◆ Problem to work on ◆
Pull out every line below containing the word "joints".

◆ Given data ◆
%%

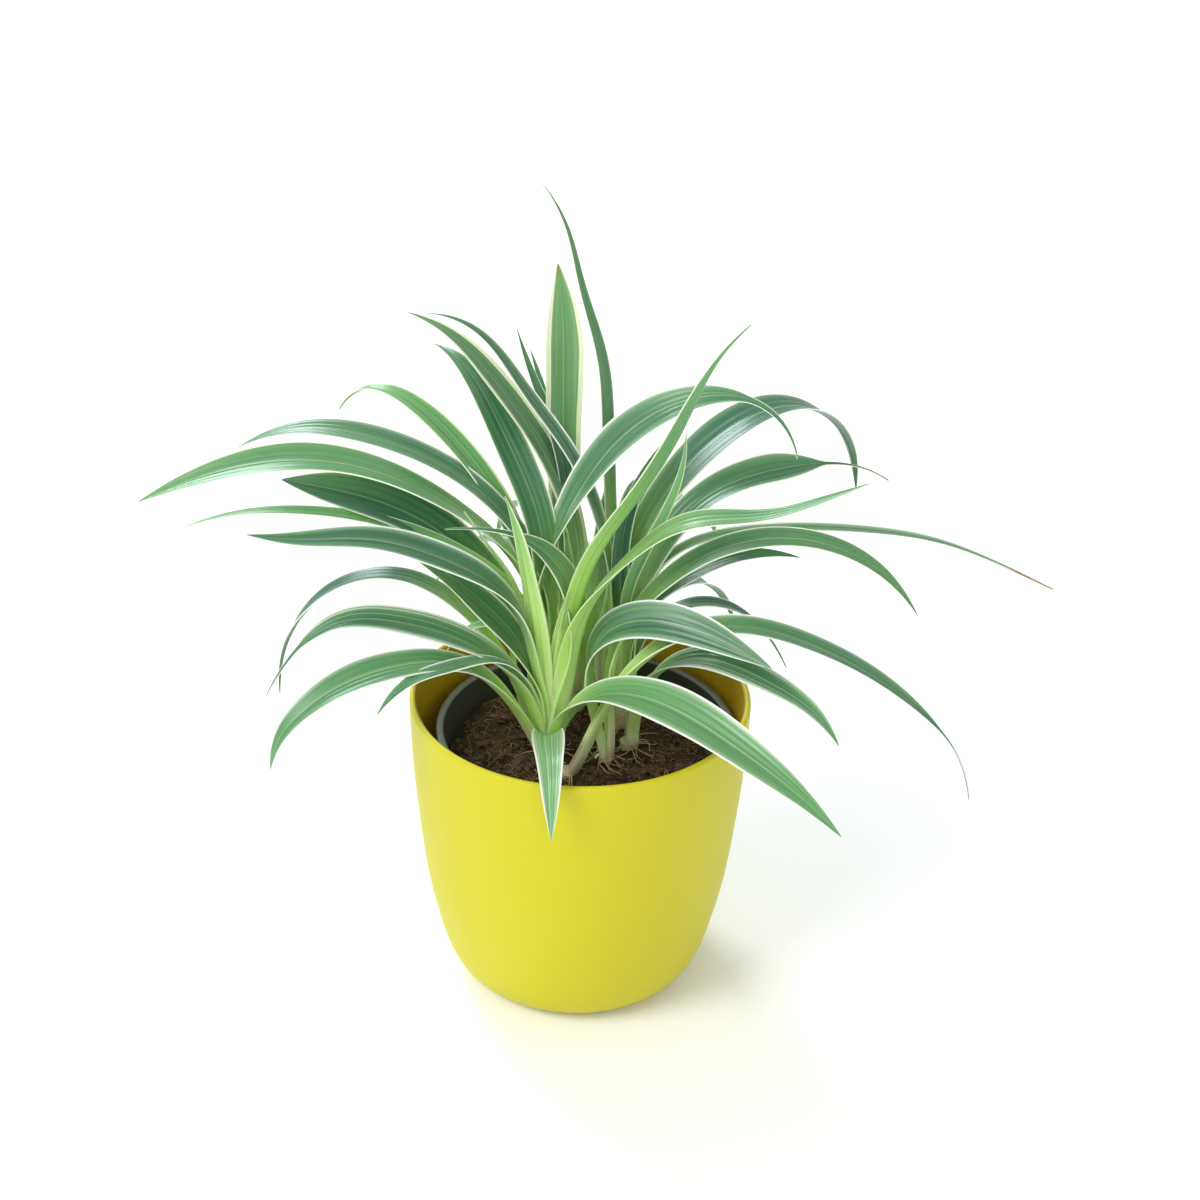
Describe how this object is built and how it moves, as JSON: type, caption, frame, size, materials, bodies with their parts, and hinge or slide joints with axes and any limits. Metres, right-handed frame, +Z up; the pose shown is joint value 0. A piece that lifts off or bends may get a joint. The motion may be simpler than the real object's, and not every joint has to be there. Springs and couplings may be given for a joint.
{
  "type": "potted spider plant",
  "caption": "Variegated spider plant: a clump of arching strap leaves growing in coir mix in a dark nursery pot, standing inside a yellow rounded cover pot.",
  "frame": {"origin": "centre of the cover pot's flat base, on the surface it stands on", "axes": "+Z up; the pictured side faces -Y, and the longest leaf points to +X"},
  "size_m": [0.3581, 0.2341, 0.3234],
  "materials": {
    "cover_plastic": "smooth satin moulded plastic, bright lemon yellow",
    "nursery_plastic": "thin dull dark grey plastic",
    "coir_mix": "crumbly dark brown coir with bark bits and fibres",
    "leaf": "waxy mid-green leaf with cream edges and pale stripes"
  },
  "bodies": {
    "root": {"cover_pot": "cover_plastic", "nursery_pot": "nursery_plastic", "soil": "coir_mix", "shoot_front": "leaf", "shoot_middle": "leaf", "shoot_right": "leaf", "shoot_far_right": "leaf", "shoot_back": "leaf", "shoot_back_right": "leaf", "shoot_far_left": "leaf", "shoot_rear": "leaf"}
  },
  "joints": []
}
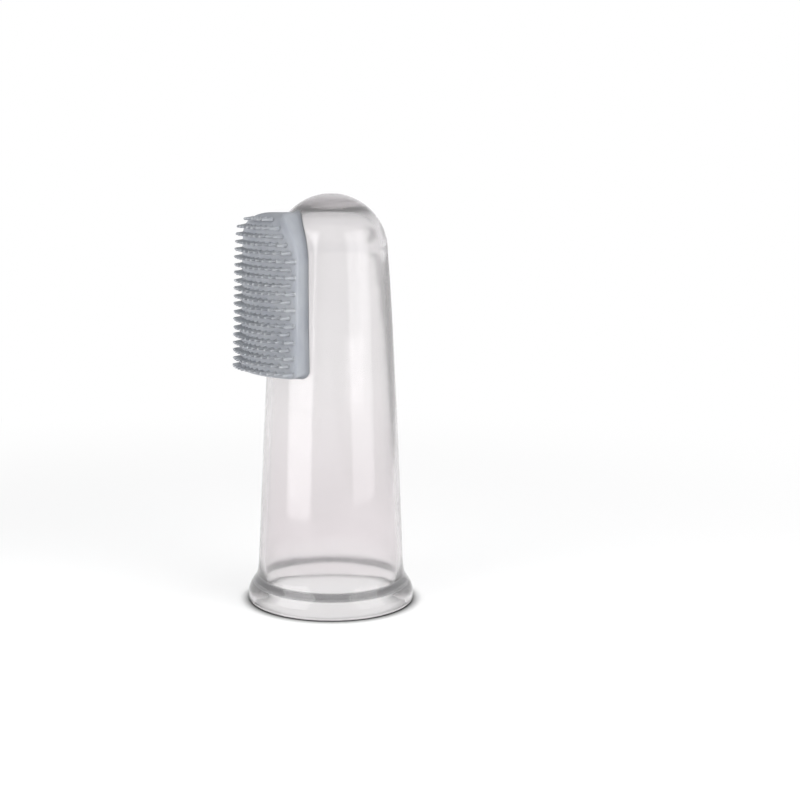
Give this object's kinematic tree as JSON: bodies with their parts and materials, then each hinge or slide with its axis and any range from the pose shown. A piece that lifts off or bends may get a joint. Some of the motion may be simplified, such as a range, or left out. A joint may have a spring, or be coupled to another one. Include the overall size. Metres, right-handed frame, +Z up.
{
  "type": "finger toothbrush",
  "caption": "Clear silicone finger sleeve with a closed round tip, an out-turned rim and a side pad of short bristles, for brushing a pet's teeth.",
  "frame": {"origin": "middle of the footprint on the plane that the rim stands on; the sleeve's own axis is parallel to Z and passes through x = 0, y = 1.08 mm", "axes": "+Z up, from the open rim to the closed tip; -Y is the way the bristles point; X = 0 is the mirror plane"},
  "size_m": [0.0234, 0.0254, 0.057],
  "materials": {
    "clear_silicone": "gloss",
    "frosted_silicone": "satin"
  },
  "bodies": {
    "sleeve": {"finger_sleeve": "clear_silicone", "rim_bead": "clear_silicone", "bristle_pad": "frosted_silicone"},
    "row_01": {"bristle_row_01": "frosted_silicone"},
    "row_02": {"bristle_row_02": "frosted_silicone"},
    "row_03": {"bristle_row_03": "frosted_silicone"},
    "row_04": {"bristle_row_04": "frosted_silicone"},
    "row_05": {"bristle_row_05": "frosted_silicone"},
    "row_06": {"bristle_row_06": "frosted_silicone"},
    "row_07": {"bristle_row_07": "frosted_silicone"},
    "row_08": {"bristle_row_08": "frosted_silicone"},
    "row_09": {"bristle_row_09": "frosted_silicone"},
    "row_10": {"bristle_row_10": "frosted_silicone"},
    "row_11": {"bristle_row_11": "frosted_silicone"},
    "row_12": {"bristle_row_12": "frosted_silicone"},
    "row_13": {"bristle_row_13": "frosted_silicone"},
    "row_14": {"bristle_row_14": "frosted_silicone"},
    "row_15": {"bristle_row_15": "frosted_silicone"},
    "row_16": {"bristle_row_16": "frosted_silicone"},
    "row_17": {"bristle_row_17": "frosted_silicone"},
    "row_18": {"bristle_row_18": "frosted_silicone"},
    "row_19": {"bristle_row_19": "frosted_silicone"},
    "row_20": {"bristle_row_20": "frosted_silicone"}
  },
  "joints": [
    {"name": "row_01_bend", "type": "hinge", "parent": "sleeve", "child": "row_01", "pos_m": [0, -0.0103, 0.03366], "axis": [1, 0, 0], "range_deg": [-20, 20], "stiffness_Nm_per_rad": 0.00048},
    {"name": "row_02_bend", "type": "hinge", "parent": "sleeve", "child": "row_02", "pos_m": [0, -0.01027, 0.03472], "axis": [1, 0, 0], "range_deg": [-20, 20], "stiffness_Nm_per_rad": 0.00044},
    {"name": "row_03_bend", "type": "hinge", "parent": "sleeve", "child": "row_03", "pos_m": [0, -0.01025, 0.03578], "axis": [1, 0, 0], "range_deg": [-20, 20], "stiffness_Nm_per_rad": 0.00048},
    {"name": "row_04_bend", "type": "hinge", "parent": "sleeve", "child": "row_04", "pos_m": [0, -0.01023, 0.03684], "axis": [1, 0, 0], "range_deg": [-20, 20], "stiffness_Nm_per_rad": 0.00044},
    {"name": "row_05_bend", "type": "hinge", "parent": "sleeve", "child": "row_05", "pos_m": [0, -0.0102, 0.0379], "axis": [1, 0, 0], "range_deg": [-20, 20], "stiffness_Nm_per_rad": 0.00048},
    {"name": "row_06_bend", "type": "hinge", "parent": "sleeve", "child": "row_06", "pos_m": [0, -0.01018, 0.03896], "axis": [1, 0, 0], "range_deg": [-20, 20], "stiffness_Nm_per_rad": 0.00044},
    {"name": "row_07_bend", "type": "hinge", "parent": "sleeve", "child": "row_07", "pos_m": [0, -0.01015, 0.04002], "axis": [1, 0, 0], "range_deg": [-20, 20], "stiffness_Nm_per_rad": 0.00048},
    {"name": "row_08_bend", "type": "hinge", "parent": "sleeve", "child": "row_08", "pos_m": [0, -0.01013, 0.04108], "axis": [1, 0, 0], "range_deg": [-20, 20], "stiffness_Nm_per_rad": 0.00044},
    {"name": "row_09_bend", "type": "hinge", "parent": "sleeve", "child": "row_09", "pos_m": [0, -0.0101, 0.04214], "axis": [1, 0, 0], "range_deg": [-20, 20], "stiffness_Nm_per_rad": 0.00048},
    {"name": "row_10_bend", "type": "hinge", "parent": "sleeve", "child": "row_10", "pos_m": [0, -0.01008, 0.0432], "axis": [1, 0, 0], "range_deg": [-20, 20], "stiffness_Nm_per_rad": 0.00044},
    {"name": "row_11_bend", "type": "hinge", "parent": "sleeve", "child": "row_11", "pos_m": [0, -0.01005, 0.04426], "axis": [1, 0, 0], "range_deg": [-20, 20], "stiffness_Nm_per_rad": 0.00048},
    {"name": "row_12_bend", "type": "hinge", "parent": "sleeve", "child": "row_12", "pos_m": [0, -0.01003, 0.04532], "axis": [1, 0, 0], "range_deg": [-20, 20], "stiffness_Nm_per_rad": 0.00044},
    {"name": "row_13_bend", "type": "hinge", "parent": "sleeve", "child": "row_13", "pos_m": [0, -0.01, 0.04638], "axis": [1, 0, 0], "range_deg": [-20, 20], "stiffness_Nm_per_rad": 0.00048},
    {"name": "row_14_bend", "type": "hinge", "parent": "sleeve", "child": "row_14", "pos_m": [0, -0.00998, 0.04744], "axis": [1, 0, 0], "range_deg": [-20, 20], "stiffness_Nm_per_rad": 0.00044},
    {"name": "row_15_bend", "type": "hinge", "parent": "sleeve", "child": "row_15", "pos_m": [0, -0.00996, 0.0485], "axis": [1, 0, 0], "range_deg": [-20, 20], "stiffness_Nm_per_rad": 0.00048},
    {"name": "row_16_bend", "type": "hinge", "parent": "sleeve", "child": "row_16", "pos_m": [0, -0.00997, 0.04956], "axis": [1, 0, 0], "range_deg": [-20, 20], "stiffness_Nm_per_rad": 0.00044},
    {"name": "row_17_bend", "type": "hinge", "parent": "sleeve", "child": "row_17", "pos_m": [0, -0.01003, 0.05062], "axis": [1, 0, 0], "range_deg": [-20, 20], "stiffness_Nm_per_rad": 0.0004},
    {"name": "row_18_bend", "type": "hinge", "parent": "sleeve", "child": "row_18", "pos_m": [0, -0.01014, 0.05168], "axis": [1, 0, 0], "range_deg": [-20, 20], "stiffness_Nm_per_rad": 0.00036},
    {"name": "row_19_bend", "type": "hinge", "parent": "sleeve", "child": "row_19", "pos_m": [0, -0.01024, 0.05274], "axis": [1, 0, 0], "range_deg": [-20, 20], "stiffness_Nm_per_rad": 0.00032},
    {"name": "row_20_bend", "type": "hinge", "parent": "sleeve", "child": "row_20", "pos_m": [0, -0.00999, 0.0538], "axis": [1, 0, 0], "range_deg": [-20, 20], "stiffness_Nm_per_rad": 0.00028}
  ]
}
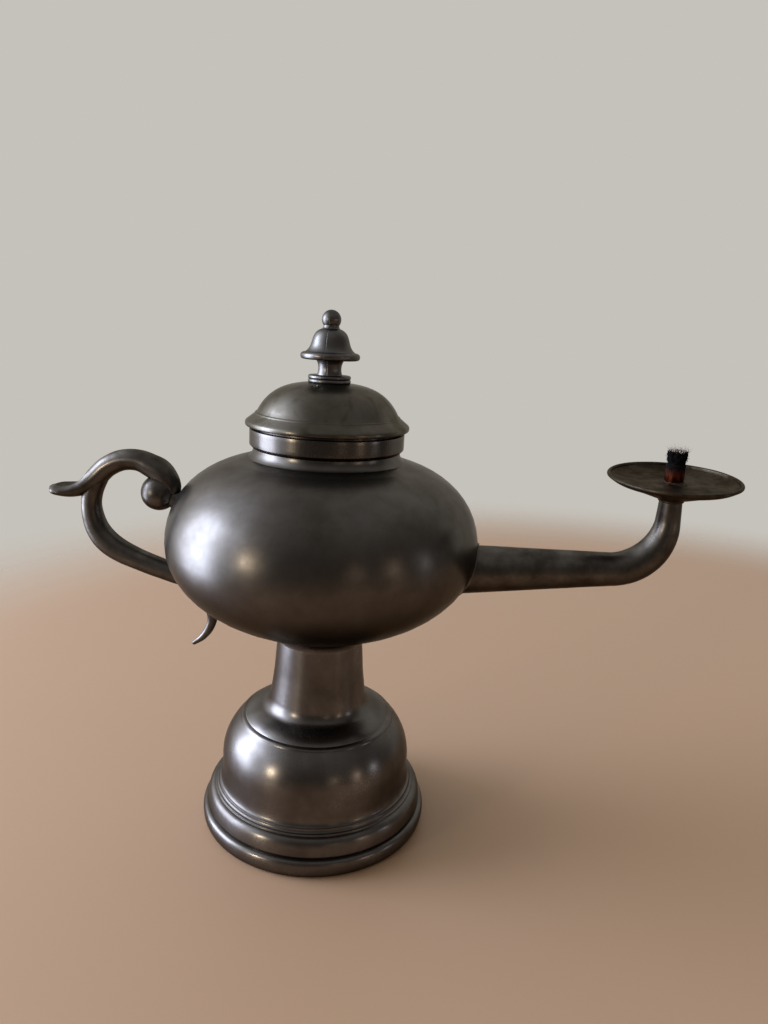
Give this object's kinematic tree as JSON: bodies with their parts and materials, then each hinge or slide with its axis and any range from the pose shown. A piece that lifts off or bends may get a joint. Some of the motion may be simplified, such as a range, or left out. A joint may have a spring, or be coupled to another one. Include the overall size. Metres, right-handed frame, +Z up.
{
  "type": "pewter oil lamp",
  "caption": "Table oil lamp: round font on a stem and bell foot, lift-off domed lid with finial, bent spout with drip pan and wick tube, and scroll handle.",
  "frame": {"origin": "on the lamp's vertical axis at the surface that its foot stands on", "axes": "+Z up along the axis of foot, stem, font, lid and finial; +X from the axis along the spout towards the wick; the handle is on the -X side"},
  "size_m": [0.2412, 0.11, 0.1882],
  "materials": {
    "body_pewter": "satin pewter with a warm grey patina, turned, lightly scratched",
    "band_pewter": "bright turned pewter, worn shiny",
    "cast_pewter": "dark patinated cast pewter, smooth from handling",
    "solder": "dull tin solder",
    "tube_copper": "oxidised red-brown copper",
    "wick_cotton": "braided cotton wick",
    "wick_char": "charred cotton"
  },
  "bodies": {
    "lamp": {"foot_bell": "body_pewter", "stem": "body_pewter", "stem_collar": "body_pewter", "bowl_lower": "body_pewter", "bowl_upper": "body_pewter", "neck_band": "band_pewter", "spout": "cast_pewter", "spout_solder": "solder", "wick_tail": "wick_cotton", "handle_scroll": "cast_pewter", "handle_limb": "cast_pewter", "handle_solder": "solder"},
    "lid": {"lid_dome": "body_pewter", "lid_bezel": "body_pewter", "finial_base": "body_pewter", "finial": "body_pewter", "finial_rivet": "body_pewter"},
    "burner": {"drip_pan": "body_pewter", "pan_cone": "body_pewter", "wick_tube": "tube_copper", "tube_collar": "solder"},
    "wick": {"wick_core": "wick_cotton", "wick_head": "wick_char"}
  },
  "joints": [
    {"name": "lid_lift", "type": "slide", "parent": "lamp", "child": "lid", "axis": [0, 0, 1], "range_m": [0, 0.04]},
    {"name": "burner_lift", "type": "slide", "parent": "lamp", "child": "burner", "axis": [-0.0161, -0.0661, 0.9977], "range_m": [0, 0.03]},
    {"name": "wick_raise", "type": "slide", "parent": "burner", "child": "wick", "axis": [-0.0161, -0.0661, 0.9977], "range_m": [0, 0.008]}
  ]
}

%%

◆ Solution to this task ◆
Describe how this object is built and how it moves, as JSON: type, caption, frame, size, materials, bodies with their parts, and hinge or slide joints with axes and any limits. Metres, right-handed frame, +Z up; the pose shown is joint value 0. A piece that lifts off or bends may get a joint. The motion may be simpler than the real object's, and not every joint has to be there. Springs and couplings may be given for a joint.
  "joints": []
  "joints": [
  "joints": [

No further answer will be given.